影片的主题表达同样极具突破性。在《告台湾同胞书》刚发布不久的时代背景下,《庐山恋》将男女主人公的家庭背景设定为即将结束对峙的国共革命家庭,以男女之间最直接、纯粹的爱情为主线,巧妙呼应了时代潮流。这种突破以往意识形态表达模式的叙事,让观众感受到了爱情的本真力量,也让影片在意识形态层面紧贴最新形势,极易引发普罗大众的情感共鸣。

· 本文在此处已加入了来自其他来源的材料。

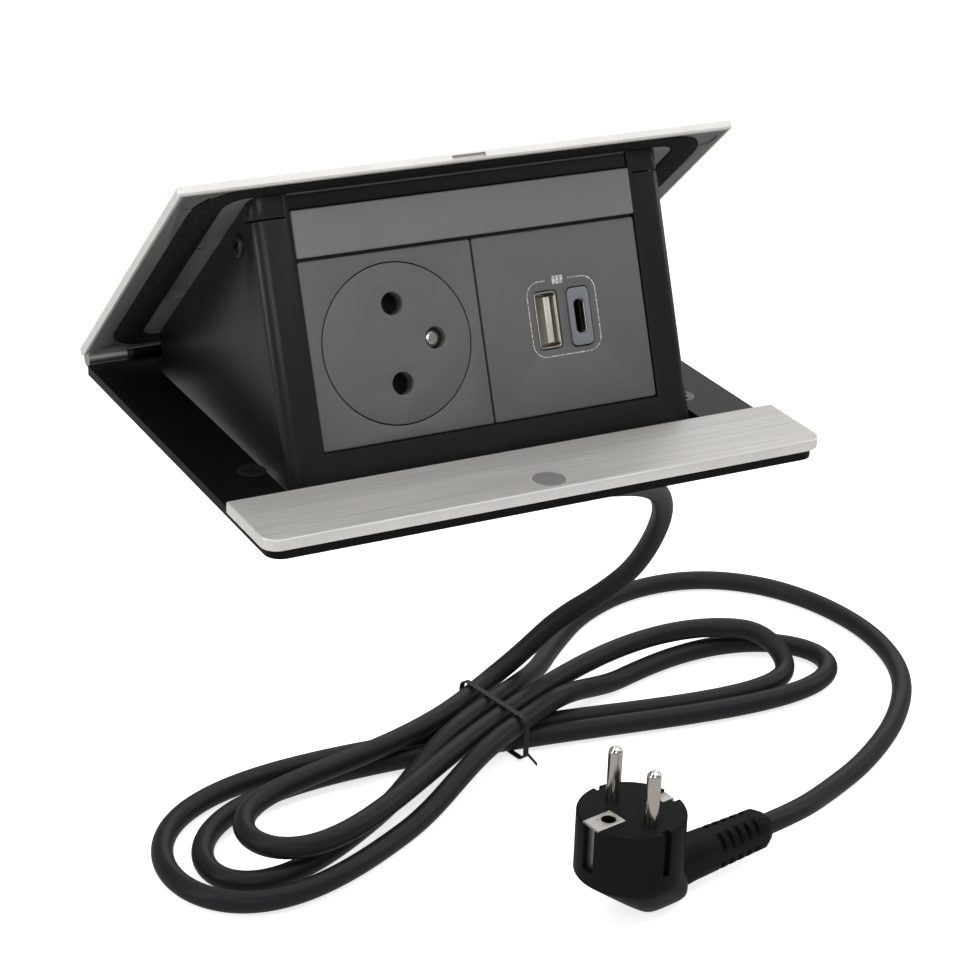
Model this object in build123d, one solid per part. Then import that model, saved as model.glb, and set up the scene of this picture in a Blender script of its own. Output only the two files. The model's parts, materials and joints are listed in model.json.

彼时,人们对美好生活的向往、对两岸关系缓和的期盼,都在周筠与耿桦的爱情故事中找到了寄托,使得影片超越了单纯的爱情片范畴,成为时代情绪的载体。
然而,在人们热衷于谈论影片的审美突破与时代意义时,却常常忽略了张瑜那最动人的表演。周筠情绪的起伏,从邂逅耿桦时的羞涩好奇,到相恋后的甜蜜喜悦,再到面对家庭背景差异时的纠结隐忧,都以一种 “定格” 般的姿态呈现,与张瑜此前塑造的乖巧形象大相径庭。若用 “对岸来的小姐” 的刻板气质去衡量她的表演,或许略显苛刻,因为周筠身上更多的是 “上海姑娘” 的大方与细腻。彼时 23 岁的张瑜,表演技巧虽未臻成熟,但她用最本真的状态诠释着角色 —— 在桥头静静期盼的身影,在庐山风景中缓慢行走的姿态,都将周筠静若处子的特质展现得淋漓尽致。

张瑜在表演中最精妙的地方,在于对眼神的运用。作为当时方兴未艾的审美客体,她善于通过眼神的情绪高低变化传递角色内心。往往在纯美的笑容之后,她的上眼睑会略微低下,配合恰到好处的特写镜头,将那份不怨自哀的忧愁悄然释放。这种细腻的镜头表现力,在同时期的其他女演员身上很难见到,而它并非来自复杂的表演技巧,更多是张瑜对自身 “本色” 的适度运用。这份本色,让周筠的忧愁不沉重、喜悦不张扬,恰如其分地契合了角色的气质,也让观众在眼神的流转间,深深被周筠的故事所打动。
《庐山恋》的轰动早已超越了上映的瞬间,它成为 “新时期中国电影” 的代表,而张瑜的表演,便是这部经典中不可或缺的灵魂。当我们回望这部影片时,不仅要看到它在审美与时代层面的突破,更应珍视张瑜用本色与细腻赋予周筠的生命力,正是这份生命力,让《庐山恋》的光芒历经岁月洗礼,依旧璀璨夺目。